# [Entries with parts and joints]
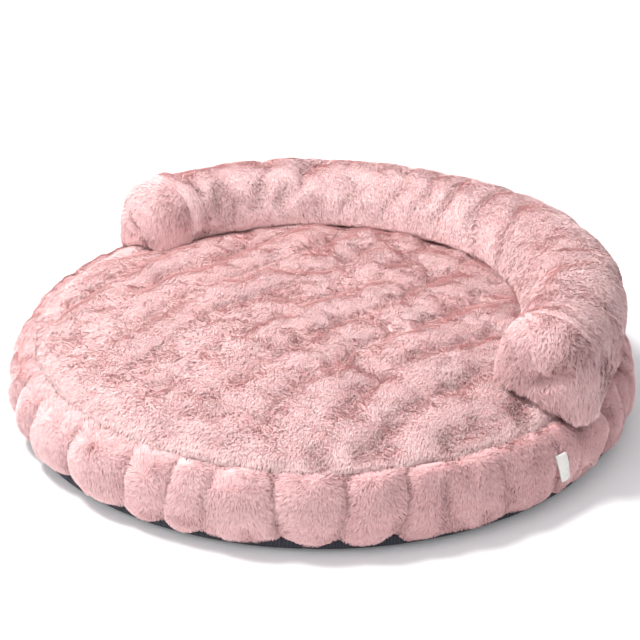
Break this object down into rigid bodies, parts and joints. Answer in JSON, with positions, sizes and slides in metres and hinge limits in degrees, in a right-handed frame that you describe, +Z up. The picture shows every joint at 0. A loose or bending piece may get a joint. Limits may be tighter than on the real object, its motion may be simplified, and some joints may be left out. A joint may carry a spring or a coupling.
{
  "type": "bolster dog bed",
  "caption": "Round plush pet bed: crowned base cushion with a gathered side band, C-shaped bolster sewn on top, and a zip in the rear hem.",
  "frame": {"origin": "on the floor under the middle of the base", "axes": "+Z up, +Y to the rear, where the middle of the bolster lies, so the bed opens towards -Y"},
  "size_m": [0.9232, 0.9192, 0.2263],
  "materials": {
    "plush": "long soft pile, dusty pink",
    "lining": "plain woven liner, fibre filled",
    "underside": "coated non-slip weave, near black navy",
    "zip_tape": "woven tape",
    "zip_teeth": "moulded",
    "zip_metal": "satin plated",
    "label": "blank woven label"
  },
  "bodies": {
    "root": {"base_top_panel": "plush", "base_side_band": "plush", "base_bottom_panel": "underside", "base_inner_cushion": "lining", "bolster_cover": "plush", "bolster_end_cap_right": "plush", "bolster_end_cap_left": "plush", "bolster_inner_cushion": "lining", "woven_label": "label", "zipper_tape_upper": "zip_tape", "zipper_tape_lower": "zip_tape", "zipper_teeth_upper": "zip_teeth", "zipper_teeth_lower": "zip_teeth", "zipper_top_stop_upper": "zip_metal", "zipper_top_stop_lower": "zip_metal", "zipper_bottom_stop": "zip_metal"},
    "zipper_slider_body": {"zipper_slider": "zip_metal"},
    "zipper_pull_body": {"zipper_pull": "zip_metal"}
  },
  "joints": [
    {"name": "zipper_slide", "type": "hinge", "parent": "root", "child": "zipper_slider_body", "pos_m": [0, 0, 0.0165], "axis": [0, 0, 1], "range_deg": [0, 54.5], "deforming": ["zipper_teeth_upper", "zipper_teeth_lower"]},
    {"name": "pull_swing", "type": "hinge", "parent": "zipper_slider_body", "child": "zipper_pull_body", "pos_m": [0.20747, 0.39376, 0.0165], "axis": [0, 0, -1], "range_deg": [0, 180]}
  ]
}
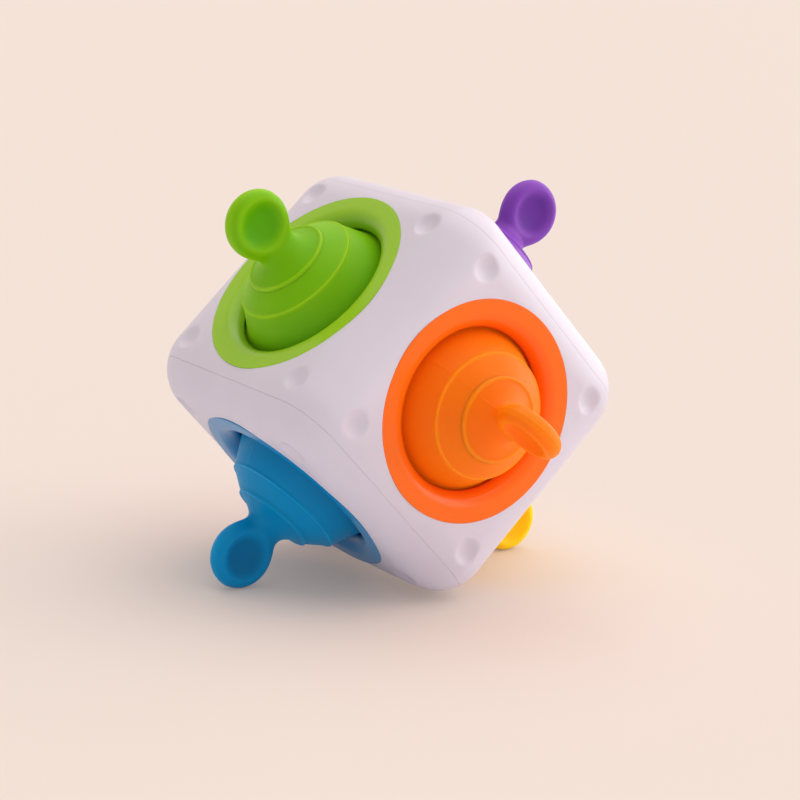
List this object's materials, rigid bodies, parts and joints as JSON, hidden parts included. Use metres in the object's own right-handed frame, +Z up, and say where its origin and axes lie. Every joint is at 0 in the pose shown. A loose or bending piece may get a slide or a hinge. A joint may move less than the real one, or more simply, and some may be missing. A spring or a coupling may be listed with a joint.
{
  "type": "push-and-pull tug cube",
  "caption": "White rounded toy cube with a coloured ring in every face and, in each ring, a ridged silicone tugger whose round tab is pushed in and pulled out.",
  "frame": {"origin": "under the cube's centre, on the plane that the two lowest tabs touch while the cube stands on one of its edges", "axes": "+Z up through the cube's top edge; +Y along the axis of the orange and red tuggers, from the orange face to the red one; +X to the side of the purple and yellow faces"},
  "size_m": [0.1318, 0.177, 0.1317],
  "materials": {
    "shell_plastic": "satin moulded ABS",
    "inner_plastic": "moulded ABS",
    "steel": "zinc-plated",
    "green_plastic": "polished ABS",
    "green_silicone": "satin silicone",
    "purple_plastic": "polished ABS",
    "purple_silicone": "satin silicone",
    "yellow_plastic": "polished ABS",
    "yellow_silicone": "satin silicone",
    "blue_plastic": "polished ABS",
    "blue_silicone": "satin silicone",
    "orange_plastic": "polished ABS",
    "orange_silicone": "satin silicone",
    "red_plastic": "polished ABS",
    "red_silicone": "satin silicone"
  },
  "bodies": {
    "cube": {"shell_body": "shell_plastic", "purple_side_cap": "shell_plastic", "blue_side_cap": "shell_plastic", "green_bezel": "green_plastic", "green_skirt": "green_silicone", "green_clamp_ring": "inner_plastic", "green_screws": "steel", "purple_bezel": "purple_plastic", "purple_skirt": "purple_silicone", "purple_clamp_ring": "inner_plastic", "purple_screws": "steel", "yellow_bezel": "yellow_plastic", "yellow_skirt": "yellow_silicone", "yellow_clamp_ring": "inner_plastic", "yellow_screws": "steel", "blue_bezel": "blue_plastic", "blue_skirt": "blue_silicone", "blue_clamp_ring": "inner_plastic", "blue_screws": "steel", "orange_bezel": "orange_plastic", "orange_skirt": "orange_silicone", "orange_clamp_ring": "inner_plastic", "orange_screws": "steel", "red_bezel": "red_plastic", "red_skirt": "red_silicone", "red_clamp_ring": "inner_plastic", "red_screws": "steel"},
    "green_tug": {"green_tugger": "green_silicone"},
    "purple_tug": {"purple_tugger": "purple_silicone"},
    "yellow_tug": {"yellow_tugger": "yellow_silicone"},
    "blue_tug": {"blue_tugger": "blue_silicone"},
    "orange_tug": {"orange_tugger": "orange_silicone"},
    "red_tug": {"red_tugger": "red_silicone"}
  },
  "joints": [
    {"name": "green_push", "type": "slide", "parent": "cube", "child": "green_tug", "axis": [-0.7071, 0, 0.7071], "range_m": [-0.036, 0.008], "deforming": ["green_skirt"]},
    {"name": "purple_push", "type": "slide", "parent": "cube", "child": "purple_tug", "axis": [0.7071, 0, 0.7071], "range_m": [-0.036, 0.008], "deforming": ["purple_skirt"]},
    {"name": "yellow_push", "type": "slide", "parent": "cube", "child": "yellow_tug", "axis": [0.7071, 0, -0.7071], "range_m": [-0.036, 0.008], "deforming": ["yellow_skirt"]},
    {"name": "blue_push", "type": "slide", "parent": "cube", "child": "blue_tug", "axis": [-0.7071, 0, -0.7071], "range_m": [-0.036, 0.008], "deforming": ["blue_skirt"]},
    {"name": "orange_push", "type": "slide", "parent": "cube", "child": "orange_tug", "axis": [0, -1, 0], "range_m": [-0.036, 0.008], "deforming": ["orange_skirt"]},
    {"name": "red_push", "type": "slide", "parent": "cube", "child": "red_tug", "axis": [0, 1, 0], "range_m": [-0.036, 0.008], "deforming": ["red_skirt"]}
  ]
}
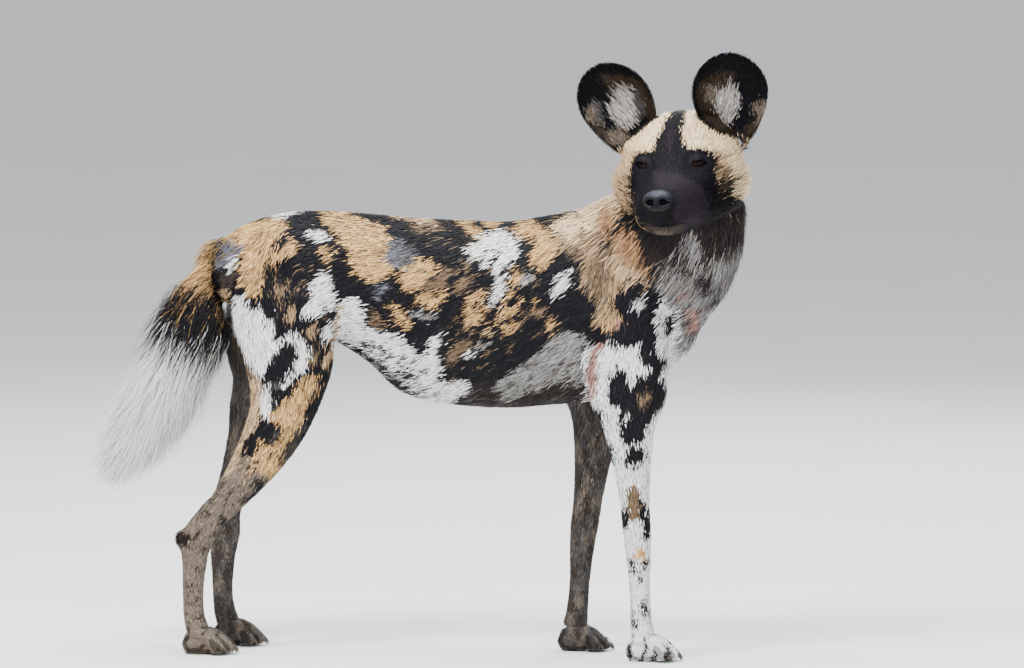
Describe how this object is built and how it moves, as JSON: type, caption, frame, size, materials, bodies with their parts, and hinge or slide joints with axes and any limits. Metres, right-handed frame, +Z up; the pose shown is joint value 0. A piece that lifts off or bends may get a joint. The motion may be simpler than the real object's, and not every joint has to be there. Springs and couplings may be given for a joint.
{
  "type": "african wild dog, life-size model",
  "caption": "Still, life-size model of an african wild dog that stands on four feet with its head turned to its right, ears up and tail hanging.",
  "frame": {"origin": "on the floor, under the middle of the model's bounding box", "axes": "+X from the tail towards the chest, +Y towards the animal's left, +Z up"},
  "size_m": [1.0173, 0.3212, 0.91],
  "materials": {
    "body_coat": "short patchy coat in black, tan and white",
    "head_coat": "short coat, tan brow and cheeks, dark muzzle",
    "ear_coat": "thin ear with dark short hair and a pale tuft inside",
    "neck_coat": "longer ruff of tan, brown and grey hair",
    "leg_coat": "short coat with white, tan and black patches",
    "tail_brush": "bushy hair, tan at the root, a black band, then white",
    "nose_skin": "bare moist skin with fine pebbling",
    "eye": "dark brown iris under a clear, wet surface"
  },
  "bodies": {
    "root": {"head": "head_coat", "neck": "neck_coat", "torso": "body_coat", "tail": "tail_brush", "nose": "nose_skin", "eye_right": "eye", "eye_left": "eye", "ear_right": "ear_coat", "ear_left": "ear_coat", "foreleg_right_forearm": "leg_coat", "foreleg_right_pastern": "leg_coat", "foreleg_right_paw": "leg_coat", "hindleg_right_thigh": "leg_coat", "hindleg_right_shank": "leg_coat", "hindleg_right_pastern": "leg_coat", "hindleg_right_paw": "leg_coat", "foreleg_left_forearm": "leg_coat", "foreleg_left_pastern": "leg_coat", "foreleg_left_paw": "leg_coat", "hindleg_left_thigh": "leg_coat", "hindleg_left_shank": "leg_coat", "hindleg_left_pastern": "leg_coat", "hindleg_left_paw": "leg_coat"}
  },
  "joints": []
}
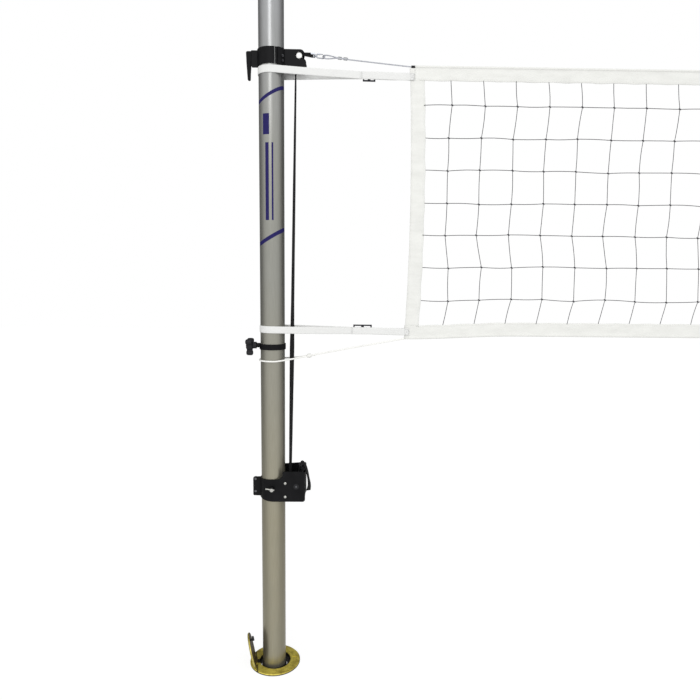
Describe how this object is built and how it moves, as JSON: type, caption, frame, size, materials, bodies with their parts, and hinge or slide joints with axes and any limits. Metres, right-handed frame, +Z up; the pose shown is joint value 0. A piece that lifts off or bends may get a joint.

# [REQUIREMENT]
Pick out each line that holds the string "where".

# [EXERCISE RESULT]
  "frame": {"origin": "on the floor under the middle of the base", "axes": "+Z up, +Y to the rear, where the middle of the bolster lies, so the bed opens towards -Y"},
List this object's materials, rigid bodies, parts and joints as JSON, hidden parts included. Use metres in the object's own right-handed frame, +Z up, and say where its origin and axes lie. Every joint is at 0 in the pose shown. A loose or bending piece may get a slide or a hinge. A joint may move less than the real one, or more simply, and some may be missing. A spring or a coupling may be listed with a joint.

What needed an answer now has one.